--- Begin DATA EXCERPT ---
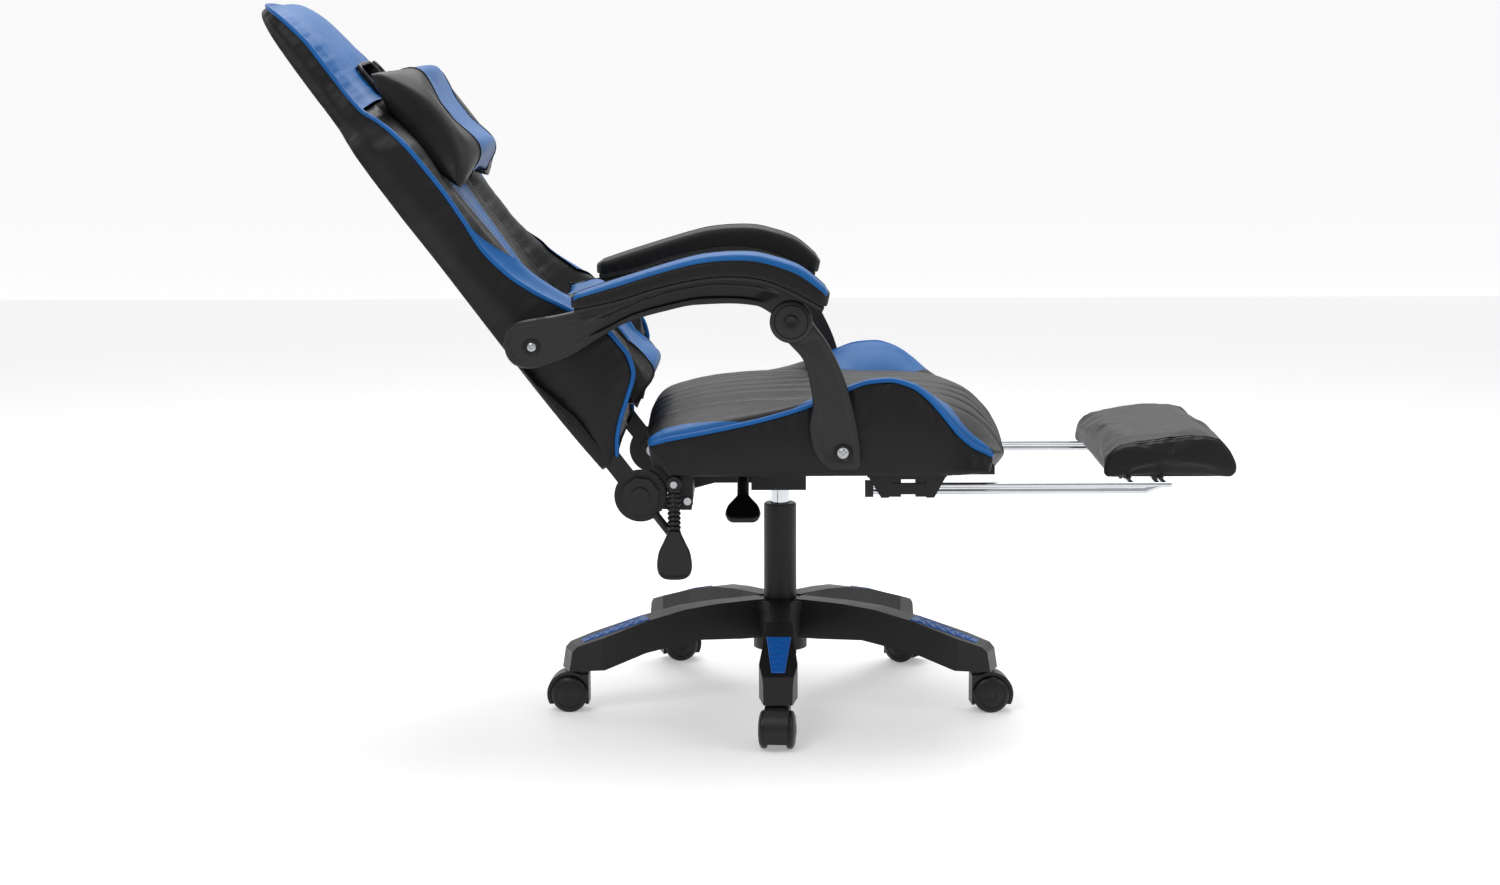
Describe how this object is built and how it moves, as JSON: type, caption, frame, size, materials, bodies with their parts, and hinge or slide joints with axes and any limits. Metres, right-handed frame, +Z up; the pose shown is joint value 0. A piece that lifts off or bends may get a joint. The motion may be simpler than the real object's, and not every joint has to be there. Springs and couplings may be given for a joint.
{
  "type": "gaming chair",
  "caption": "Reclining gaming chair on a five-arm caster base with a gas lift, linked padded armrests, loose pillows and a slide-out footrest.",
  "frame": {"origin": "on the floor, under the axis of the gas lift", "axes": "+X is forward, the way a sitter faces; +Z is up; the sitter's right is -Y"},
  "size_m": [1.4372, 0.7133, 1.0651],
  "materials": {
    "black_nylon": "matte moulded nylon",
    "blue_plastic": "satin moulded plastic with embossed chevrons",
    "painted_steel": "black powder coat",
    "slide_plastic": "matte black plastic",
    "wheel_plastic": "black nylon wheel",
    "chrome": "polished chrome",
    "bright_steel": "zinc-plated steel",
    "plywood": "plywood stained black",
    "black_leather": "matte black artificial leather",
    "blue_leather": "blue artificial leather",
    "arm_plastic": "satin textured plastic",
    "clip_steel": "black plastic strap"
  },
  "bodies": {
    "base": {"base_star": "black_nylon", "base_inlays": "blue_plastic", "column_tube": "painted_steel", "column_bush": "slide_plastic"},
    "rod": {"piston_rod": "bright_steel", "thrust_bearing": "bright_steel"},
    "seat": {"gas_cylinder": "chrome", "mechanism_plate": "painted_steel", "rear_beam": "painted_steel", "recliner_plate_right": "painted_steel", "recliner_plate_left": "painted_steel", "pivot_bolts": "bright_steel", "seat_board": "plywood", "seat_cushion": "black_leather", "seat_bolts": "bright_steel", "post_bolts": "bright_steel", "rail_bracket_right": "painted_steel", "rail_bracket_left": "painted_steel", "rail_guides": "slide_plastic"},
    "valve": {"valve_pin": "bright_steel"},
    "lift_lever": {"lift_rod": "painted_steel", "lift_grip": "slide_plastic"},
    "recline_lever": {"release_shaft": "bright_steel", "recline_grip": "slide_plastic"},
    "rails": {"rail_right": "chrome", "rail_left": "chrome", "rail_crossbars": "chrome", "rail_end_caps": "slide_plastic"},
    "footrest": {"footrest_board": "plywood", "footrest_cushion": "black_leather", "footrest_clips": "clip_steel"},
    "back": {"back_frame": "painted_steel", "back_bracket_right": "painted_steel", "back_bracket_left": "painted_steel", "recliner_covers": "slide_plastic", "back_cushion": "black_leather", "back_shell": "black_leather", "head_pillow": "blue_leather", "lumbar_pillow": "blue_leather", "armrest_bolts": "bright_steel"},
    "armrest_right": {"arm_frame_right": "arm_plastic", "arm_pad_right": "black_leather", "arm_cap_right": "arm_plastic"},
    "armrest_left": {"arm_frame_left": "arm_plastic", "arm_pad_left": "black_leather", "arm_cap_left": "arm_plastic"},
    "post_right": {"post_right": "arm_plastic"},
    "post_left": {"post_left": "arm_plastic"},
    "caster_1": {"caster_hood_1": "black_nylon"},
    "wheels_1": {"caster_wheels_1": "wheel_plastic"},
    "caster_2": {"caster_hood_2": "black_nylon"},
    "wheels_2": {"caster_wheels_2": "wheel_plastic"},
    "caster_3": {"caster_hood_3": "black_nylon"},
    "wheels_3": {"caster_wheels_3": "wheel_plastic"},
    "caster_4": {"caster_hood_4": "black_nylon"},
    "wheels_4": {"caster_wheels_4": "wheel_plastic"},
    "caster_5": {"caster_hood_5": "black_nylon"},
    "wheels_5": {"caster_wheels_5": "wheel_plastic"}
  },
  "joints": [
    {"name": "swivel", "type": "hinge", "parent": "base", "child": "rod", "pos_m": [0, 0, 0.075], "axis": [0, 0, 1], "continuous": true},
    {"name": "lift", "type": "slide", "parent": "rod", "child": "seat", "axis": [0, 0, 1], "range_m": [0, 0.08]},
    {"name": "valve_press", "type": "slide", "parent": "seat", "child": "valve", "axis": [0, 0, -1], "range_m": [0, 0.003]},
    {"name": "lift_lever", "type": "hinge", "parent": "seat", "child": "lift_lever", "pos_m": [-0.034, -0.047, 0.366], "axis": [1, 0, 0], "range_deg": [-3.5, 0]},
    {"name": "recline_lever", "type": "hinge", "parent": "seat", "child": "recline_lever", "pos_m": [-0.155, 0, 0.372], "axis": [0, -1, 0], "range_deg": [0, 16]},
    {"name": "footrest_slide", "type": "slide", "parent": "seat", "child": "rails", "axis": [-1, 0, 0], "range_m": [0, 0.12]},
    {"name": "footrest_flip", "type": "hinge", "parent": "rails", "child": "footrest", "pos_m": [0.559, 0, 0.363], "axis": [0, 1, 0], "range_deg": [0, 180]},
    {"name": "recline", "type": "hinge", "parent": "seat", "child": "back", "pos_m": [-0.204, 0, 0.352], "axis": [0, 1, 0], "range_deg": [0, 30]},
    {"name": "armrest_right_swing", "type": "hinge", "parent": "back", "child": "armrest_right", "pos_m": [-0.354, -0.28, 0.575], "axis": [0, 1, 0], "range_deg": [-24.5, 0.5]},
    {"name": "armrest_left_swing", "type": "hinge", "parent": "back", "child": "armrest_left", "pos_m": [-0.354, 0.28, 0.575], "axis": [0, 1, 0], "range_deg": [-24.5, 0.5]},
    {"name": "post_right_swing", "type": "hinge", "parent": "seat", "child": "post_right", "pos_m": [0.088, -0.28, 0.42], "axis": [0, 1, 0], "range_deg": [-0.5, 39.2]},
    {"name": "post_left_swing", "type": "hinge", "parent": "seat", "child": "post_left", "pos_m": [0.088, 0.28, 0.42], "axis": [0, 1, 0], "range_deg": [-0.5, 39.2]},
    {"name": "caster_1_swivel", "type": "hinge", "parent": "base", "child": "caster_1", "pos_m": [-0.00551, -0.31595, 0.064], "axis": [0, 0, 1], "continuous": true},
    {"name": "wheels_1_spin", "type": "hinge", "parent": "caster_1", "child": "wheels_1", "pos_m": [-0.007, -0.33289, 0.0275], "axis": [0.9962, -0.0872, 0], "continuous": true},
    {"name": "caster_2_swivel", "type": "hinge", "parent": "base", "child": "caster_2", "pos_m": [-0.30219, -0.09239, 0.064], "axis": [0, 0, 1], "continuous": true},
    {"name": "wheels_2_spin", "type": "hinge", "parent": "caster_2", "child": "wheels_2", "pos_m": [-0.31918, -0.0918, 0.0275], "axis": [-0.0349, -0.9994, 0], "continuous": true},
    {"name": "caster_3_swivel", "type": "hinge", "parent": "base", "child": "caster_3", "pos_m": [-0.18125, 0.25885, 0.064], "axis": [0, 0, 1], "continuous": true},
    {"name": "wheels_3_spin", "type": "hinge", "parent": "caster_3", "child": "wheels_3", "pos_m": [-0.16462, 0.26239, 0.0275], "axis": [-0.2079, 0.9781, 0], "continuous": true},
    {"name": "caster_4_swivel", "type": "hinge", "parent": "base", "child": "caster_4", "pos_m": [0.19017, 0.25237, 0.064], "axis": [0, 0, 1], "continuous": true},
    {"name": "wheels_4_spin", "type": "hinge", "parent": "caster_4", "child": "wheels_4", "pos_m": [0.20518, 0.24439, 0.0275], "axis": [0.4695, 0.8829, 0], "continuous": true},
    {"name": "caster_5_swivel", "type": "hinge", "parent": "base", "child": "caster_5", "pos_m": [0.29878, -0.10288, 0.064], "axis": [0, 0, 1], "continuous": true},
    {"name": "wheels_5_spin", "type": "hinge", "parent": "caster_5", "child": "wheels_5", "pos_m": [0.31574, -0.10169, 0.0275], "axis": [-0.0698, 0.9976, 0], "continuous": true}
  ],
  "couplings": [
    {"joint": "armrest_right_swing", "follows": "recline", "ratio": -0.795},
    {"joint": "armrest_left_swing", "follows": "recline", "ratio": -0.795},
    {"joint": "post_right_swing", "follows": "recline", "ratio": 1.28},
    {"joint": "post_left_swing", "follows": "recline", "ratio": 1.28},
    {"joint": "valve_press", "follows": "lift_lever", "m_per_rad": -0.047}
  ]
}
--- End DATA EXCERPT ---
_YOUR OBJECTIVE_
Using the data above, say how many lines include "bodies". No other reply is needed.

_ANSWER FOR THE TASK_
2